Róseas profecias não escondem o cenário pavoroso a ser vivido por 200 milhões de seres humanos. A licença para que particulares importem e usem armas poderosas evidencia que se prepara um confronto de milícias e democratas. O governo está longe da cultura, pois depende dos revólveres, ele apaga o saber. Com promessas de ditadura obscurantista vem a ameaça de usar as Forças Armadas contra a cidadania. O quanto é corrosivo o governo no campo universitário pode ser visto na Medida Provisória de 10/06/2020. Ela permitiria ao ministro da Educação escolher reitores. Tudo sem consulta a docentes, funcionários, estudantes. Assim os donos provisórios do poder retomariam a política dos regimes totalitários. O tristemente histórico discurso de posse pronunciado pelo reitor Martin Heidegger, que assume o princípio nazista do Führung, exemplifica a deletéria intervenção ideológica no âmbito universitário. Crises são oportunidades para dissolver instituições, praticar o assassinato do espírito.

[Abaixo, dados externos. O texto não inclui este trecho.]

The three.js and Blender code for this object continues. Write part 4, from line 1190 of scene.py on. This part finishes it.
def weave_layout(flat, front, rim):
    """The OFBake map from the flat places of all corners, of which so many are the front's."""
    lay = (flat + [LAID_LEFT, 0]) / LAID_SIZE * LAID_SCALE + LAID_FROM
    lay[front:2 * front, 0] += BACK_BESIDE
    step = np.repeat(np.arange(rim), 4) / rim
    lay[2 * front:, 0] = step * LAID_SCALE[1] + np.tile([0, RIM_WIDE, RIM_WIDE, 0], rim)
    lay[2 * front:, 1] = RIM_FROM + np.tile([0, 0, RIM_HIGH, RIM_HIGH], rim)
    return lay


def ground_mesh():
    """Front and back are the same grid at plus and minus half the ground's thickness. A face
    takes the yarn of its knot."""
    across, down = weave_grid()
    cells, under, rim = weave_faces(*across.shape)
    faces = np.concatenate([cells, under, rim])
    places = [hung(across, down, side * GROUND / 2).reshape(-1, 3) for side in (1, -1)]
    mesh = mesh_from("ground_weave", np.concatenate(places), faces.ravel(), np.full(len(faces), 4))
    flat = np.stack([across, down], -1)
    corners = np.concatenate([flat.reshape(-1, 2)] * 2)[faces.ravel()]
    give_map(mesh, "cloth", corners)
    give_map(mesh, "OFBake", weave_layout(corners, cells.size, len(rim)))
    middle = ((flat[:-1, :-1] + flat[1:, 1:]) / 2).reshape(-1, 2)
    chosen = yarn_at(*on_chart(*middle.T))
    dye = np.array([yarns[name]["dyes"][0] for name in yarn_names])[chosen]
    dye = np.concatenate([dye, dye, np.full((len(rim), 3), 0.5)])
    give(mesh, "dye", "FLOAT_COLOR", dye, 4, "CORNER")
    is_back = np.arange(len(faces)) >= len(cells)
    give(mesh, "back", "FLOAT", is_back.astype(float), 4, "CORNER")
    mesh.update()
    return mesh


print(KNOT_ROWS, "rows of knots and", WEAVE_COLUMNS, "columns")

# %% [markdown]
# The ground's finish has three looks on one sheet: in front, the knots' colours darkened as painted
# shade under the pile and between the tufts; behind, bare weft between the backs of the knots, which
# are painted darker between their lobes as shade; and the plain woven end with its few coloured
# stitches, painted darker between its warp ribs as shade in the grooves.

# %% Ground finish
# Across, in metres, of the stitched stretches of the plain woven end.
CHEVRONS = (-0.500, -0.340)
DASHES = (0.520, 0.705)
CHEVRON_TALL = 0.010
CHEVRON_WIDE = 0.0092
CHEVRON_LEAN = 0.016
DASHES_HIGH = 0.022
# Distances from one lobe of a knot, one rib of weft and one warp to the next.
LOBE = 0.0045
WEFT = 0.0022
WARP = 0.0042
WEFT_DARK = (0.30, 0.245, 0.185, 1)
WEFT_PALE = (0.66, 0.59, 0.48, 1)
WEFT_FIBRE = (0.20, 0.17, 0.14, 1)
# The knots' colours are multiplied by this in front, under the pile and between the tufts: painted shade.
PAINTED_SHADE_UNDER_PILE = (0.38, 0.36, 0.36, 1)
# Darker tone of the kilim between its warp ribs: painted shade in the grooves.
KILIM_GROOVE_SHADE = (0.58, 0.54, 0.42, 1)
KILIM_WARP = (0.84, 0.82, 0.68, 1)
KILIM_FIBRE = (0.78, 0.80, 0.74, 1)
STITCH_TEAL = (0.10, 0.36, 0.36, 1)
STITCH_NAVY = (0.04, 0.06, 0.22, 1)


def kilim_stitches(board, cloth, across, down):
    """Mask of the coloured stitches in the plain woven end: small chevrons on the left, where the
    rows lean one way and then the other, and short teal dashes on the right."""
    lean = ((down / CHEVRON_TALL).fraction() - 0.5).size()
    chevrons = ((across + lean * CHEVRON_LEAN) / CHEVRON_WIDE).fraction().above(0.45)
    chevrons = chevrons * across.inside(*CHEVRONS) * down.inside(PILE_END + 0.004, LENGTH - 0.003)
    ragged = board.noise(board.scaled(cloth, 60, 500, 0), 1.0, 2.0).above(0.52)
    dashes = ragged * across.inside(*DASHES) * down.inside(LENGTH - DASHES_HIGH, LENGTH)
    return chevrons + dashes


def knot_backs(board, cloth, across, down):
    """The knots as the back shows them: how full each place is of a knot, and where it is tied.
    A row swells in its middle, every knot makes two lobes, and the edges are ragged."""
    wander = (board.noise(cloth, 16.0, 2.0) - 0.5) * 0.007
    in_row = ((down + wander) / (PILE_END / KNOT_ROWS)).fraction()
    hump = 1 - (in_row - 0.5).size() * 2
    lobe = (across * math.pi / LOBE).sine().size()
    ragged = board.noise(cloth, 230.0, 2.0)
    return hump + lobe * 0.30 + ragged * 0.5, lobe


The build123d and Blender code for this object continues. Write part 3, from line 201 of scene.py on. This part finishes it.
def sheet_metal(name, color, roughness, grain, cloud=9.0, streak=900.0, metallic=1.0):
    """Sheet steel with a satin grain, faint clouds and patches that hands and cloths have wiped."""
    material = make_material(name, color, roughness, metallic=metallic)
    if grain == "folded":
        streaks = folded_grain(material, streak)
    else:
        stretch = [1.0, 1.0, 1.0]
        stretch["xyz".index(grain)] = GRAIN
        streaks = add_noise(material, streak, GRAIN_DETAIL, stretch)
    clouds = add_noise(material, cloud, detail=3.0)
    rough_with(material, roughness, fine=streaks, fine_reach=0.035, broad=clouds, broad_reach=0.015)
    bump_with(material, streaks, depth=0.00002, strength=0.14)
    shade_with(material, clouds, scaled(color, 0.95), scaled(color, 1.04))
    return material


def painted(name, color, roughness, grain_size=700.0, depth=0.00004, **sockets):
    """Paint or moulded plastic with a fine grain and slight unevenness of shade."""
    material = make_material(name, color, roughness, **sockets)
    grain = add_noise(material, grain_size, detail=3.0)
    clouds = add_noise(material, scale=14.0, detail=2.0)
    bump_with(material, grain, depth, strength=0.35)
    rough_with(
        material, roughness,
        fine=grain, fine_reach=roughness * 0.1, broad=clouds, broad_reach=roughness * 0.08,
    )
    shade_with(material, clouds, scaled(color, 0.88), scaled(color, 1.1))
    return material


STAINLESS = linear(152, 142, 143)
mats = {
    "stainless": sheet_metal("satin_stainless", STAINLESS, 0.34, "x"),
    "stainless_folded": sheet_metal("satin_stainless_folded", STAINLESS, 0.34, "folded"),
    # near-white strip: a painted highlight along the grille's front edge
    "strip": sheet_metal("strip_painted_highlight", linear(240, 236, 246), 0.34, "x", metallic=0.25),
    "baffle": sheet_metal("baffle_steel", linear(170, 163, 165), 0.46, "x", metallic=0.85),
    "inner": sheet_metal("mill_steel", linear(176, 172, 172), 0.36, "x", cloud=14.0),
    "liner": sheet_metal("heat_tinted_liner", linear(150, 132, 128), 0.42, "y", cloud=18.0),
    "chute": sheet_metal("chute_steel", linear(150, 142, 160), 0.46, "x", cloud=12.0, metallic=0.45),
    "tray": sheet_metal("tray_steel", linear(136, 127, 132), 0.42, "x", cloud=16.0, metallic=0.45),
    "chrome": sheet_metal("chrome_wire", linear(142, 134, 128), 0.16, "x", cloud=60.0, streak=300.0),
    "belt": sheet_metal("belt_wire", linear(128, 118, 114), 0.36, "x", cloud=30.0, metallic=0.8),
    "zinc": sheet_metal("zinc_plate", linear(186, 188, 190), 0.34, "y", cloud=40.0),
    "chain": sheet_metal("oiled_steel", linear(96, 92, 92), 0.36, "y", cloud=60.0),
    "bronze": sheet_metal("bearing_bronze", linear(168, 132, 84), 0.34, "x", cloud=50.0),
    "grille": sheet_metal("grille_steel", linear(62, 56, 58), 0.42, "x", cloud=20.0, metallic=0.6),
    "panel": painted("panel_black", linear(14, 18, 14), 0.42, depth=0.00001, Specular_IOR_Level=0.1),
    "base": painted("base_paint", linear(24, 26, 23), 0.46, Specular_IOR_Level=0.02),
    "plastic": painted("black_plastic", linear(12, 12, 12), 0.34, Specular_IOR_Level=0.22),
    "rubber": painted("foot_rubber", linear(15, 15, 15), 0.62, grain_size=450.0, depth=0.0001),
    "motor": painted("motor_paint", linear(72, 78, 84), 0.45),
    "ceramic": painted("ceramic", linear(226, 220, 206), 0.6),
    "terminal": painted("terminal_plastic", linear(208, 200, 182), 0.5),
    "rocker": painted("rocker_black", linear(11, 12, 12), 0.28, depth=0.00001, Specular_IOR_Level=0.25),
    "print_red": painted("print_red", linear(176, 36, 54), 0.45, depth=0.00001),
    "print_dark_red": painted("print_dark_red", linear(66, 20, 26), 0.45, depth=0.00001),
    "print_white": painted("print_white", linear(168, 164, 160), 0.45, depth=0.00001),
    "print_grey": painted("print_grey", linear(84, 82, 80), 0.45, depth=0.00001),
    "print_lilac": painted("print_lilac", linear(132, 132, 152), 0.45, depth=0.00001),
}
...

O fascismo manifesta loucura. Mas como em Hamlet no seu delírio há método. O ataque e o cerco às bases universitárias segue a lógica da força bruta.

 

Magníficos Reitores, sois representantes de cientistas e professores aos milhares e, por tal motivo, alvos imediatos. Desejo a todos, pleno sucesso na tarefa tormentosa de honrar a autoridade ética e acadêmica dos campi. O projeto obscurantista será vencido. Mas perguntamos o custo em existências e saber. As universidades em vínculo com instituições que defendem a ciência, os movimentos democráticos além da imprensa ainda não vendida, sairão frágeis mas legitimadas na luta pela vida humana. O governo estará em minúscula nota ao pé da página na história dos crimes. Analistas insistem em colocar a folha de parreira sobre o poder federal. Eles falam em prática “populista”.

 

Deixemos as camuflagens. Falemos de fascismo porque “fascista é alguém com profunda identificação com um determinado grupo ou nação em cujo nome se predispõe a falar, que não dá a mínima para os direitos de outros e está disposto a usar os meios que forem necessários – inclusive a violência – para atingir suas metas” (Madeleine Albright, Fascismo, um alerta, citado por Ruy Samuel Espíndola in Marcelo Peregrino, da Democracia de Partidos à Autocracia Judicial). O governo não dá a mínima para o direito à vida dos cidadãos. O saber é negado por ele na espiral violenta em que suas hordas se engolfam contra todos os que não dobrarem os joelhos para o Líder e seus cúmplices. Última palavra: lembro o nome do Magnífico Reitor Luiz Carlos Cancellier de Olivo. E à Universidade Federal de Minas Gerais, violentada em sua dignidade acadêmica e também ética, por quem dever a respeitar e proteger.